The University of Iowa LibrariesThe Biographical Dictionary of Iowa: Jacket Art - Agriculture - Cresco, Iowa by Richard Haines ca 1934 -  Photo by Scott Christopher courtesy of Gregg Narber

THE BIOGRAPHICAL DICTIONARY OF IOWA

University of Iowa Press Digital Editions
Hearst, Charles Ernest
(October 18, 1869–March 8, 1936)

–farm leader, Iowa Farm Bureau Federation president (1923-1936), and American Farm Bureau Federation vice president (1931-1936)—was one of seven children born to James Hearst, a farmer, and Maria (Dane) Hearst. Reared on the family farm—Maplehearst–just southwest of Cedar Falls, Iowa, Hearst did not immediately seek the life of a farmer, his stern, taskmaster father having worked the pleasures of farm living out of the boy. Rather, Hearst attended the Iowa State Normal School in Cedar Falls for a two-year course, then he taught rural school for a single year before assuming control of the family's 350-acre farm.

    A progressive farmer, Hearst encouraged planting alfalfa, testing for bovine tuberculosis, vaccinating against hog cholera, and liming the soil. Working with the county extension agent, Hearst labored to improve the quality of farm life for men, women, and children. He urged, for example, that the textbooks used by farm children reflect their worlds, including the introduction of story problems based on cooperative marketing into mathematics textbooks.

    In 1912 he joined with neighbors to form the Black Hawk County Crop Improvement Association, soon to be known as the Black Hawk County Farm Bureau. The organization was only the third of its kind in the state, and Hearst was its president until he was elected the vice president of the Iowa Farm Bureau Federation (IFBF) in 1920. Hearst became president of the IFBF in 1923.

    Hearst's term of office coincided with the onset of the agricultural depression of the 1920s and its continuation into the Great Depression of the 1930s. Throughout his years in office, Hearst sought a variety of solutions to the farmer' difficulties. Initially focusing his efforts on educational endeavors associated with agricultural extension, Hearst later came to embrace cooperative enterprises in his attempt to restore World War I-era farm prosperity.

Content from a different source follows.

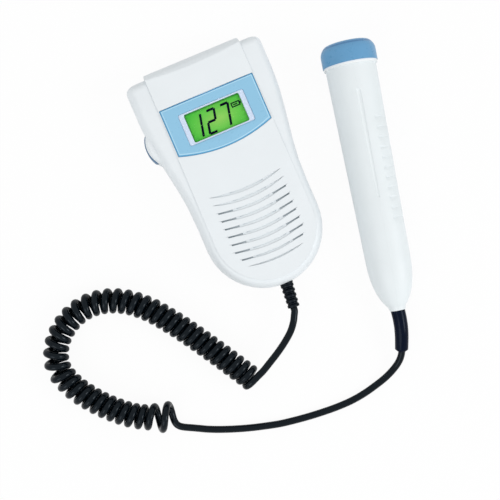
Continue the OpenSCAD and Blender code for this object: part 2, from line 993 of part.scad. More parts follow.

    As the agricultural crisis deepened, Hearst turned from his traditional reticence toward government intervention in the economy to support such endeavors as Federal Land Banks, tariff reform, and the McNary—Haugen bills propounded by his friend George M. Peek. Indeed, throughout the latter portion of the 1920s, Hearst exhausted himself speaking, writing, and lobbying in favor of Peek's "Equity for Agriculture" on both the state and national levels. Simultaneously, he helped to squelch radical elements bent on violence and destruction on the farm scene.

    In 1928 Hearst supported Illinois Governor Frank O. Lowden for the Republican nomination for president, finding in him a candidate more attuned to the needs of agriculture than fellow Iowan Herbert Hoover. At the Republican National Convention in Kansas City, Hearst served as Lowden's floor manager. With the stampede to nominate Hoover, Lowden fell by the wayside, as did Hearst's dream of a presidency supportive of farmer

    Hearst's efforts to improve the lot of the nation's agriculturalists did not go unnoticed. Although he rejected the call to run as a Republican for governor of Iowa, he did not turn down the American Farm Bureau Federation's vice presidency in 1931. In that office, he continued to work for the benefit of agriculture, albeit with a sense that the Hoover years offered little promise for the thousands he represented.

    In 1932, as vice president of the American Farm Bureau Federation, Hearst interviewed both Hoover and Franklin D. Roosevelt to determine their stands on farm conditions. He returned from the experience bewildered and angry. Hoover had told him that farmer should pull themselves up by their proverbial bootstraps, as he had done. Roosevelt, on the other hand, commiserated with Hearst, promising to find solutions to the problems facing farmer Hearst's sons strongly suspected that their father, a lifelong Republican, voted for Roosevelt that year. The Hearst family participated in a number of New Deal initiatives over the course of the 1930s in an effort to maintain their beloved Maplehearst.

    Hearst's health failed in 1935, leading him in January 1936 to resign his offices in the Iowa Farm Bureau Federation and the American Farm Bureau Federation. He died in March of that year. He was survived by his wife, Katherine, as well as three children, including the poet and memoirist James Schell Hearst.
Sources Charles E. Hearst's family material is archived at the University of Northern Iowa, Cedar Falls, while his business correspondence is at the Iowa Farm Bureau Federation, Des Moines. For a family perspective on Hearst, see James Hearst, Time Like a Furrow (1981).